Advancement in high-performance photonics/electronics
devices has
boosted generated thermal energy, making thermal management a bottleneck
for accelerated innovation in these disciplines. Although various
methods have been used to tackle the thermal management problem, evaporation
with nanometer fluid thickness is one of the most promising approaches
for future technological demands. Here, we studied thin-film evaporation
in nanochannels under absolute negative pressure in both transient
and steady-state conditions. We demonstrated that thin-film evaporation
in nanochannels can be a bubble-free process even at temperatures
higher than boiling temperature, providing high reliability in thermal
management systems.
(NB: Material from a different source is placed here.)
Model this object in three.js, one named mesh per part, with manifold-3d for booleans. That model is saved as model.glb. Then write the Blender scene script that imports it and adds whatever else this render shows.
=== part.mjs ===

To achieve this bubble-free characteristic, the
dimension of nanochannels should be smaller than the critical nucleolus
dimension. In transient evaporative conditions, there is a plateau
in the velocity of liquid in the nanochannels, which limits the evaporative
heat flux. This limit is imposed by liquid viscous dissipation in
the moving evaporative meniscus. In contrast, in steady-state condition,
unprecedented average interfacial heat flux of 11 ± 2 kW cm–2 is achieved in the nanochannels, which corresponds
to liquid velocity of 0.204 m s–1. This ultrahigh
heat flux is demonstrated for a long period of time. The vapor outward
transport from the interface is both advective and diffusion controlled.
The momentum transport of liquid to the interface is the limiting
physics of evaporation at steady state. The developed concept and
platform provide a rational route to design thermal management technologies
for high-performance electronic systems.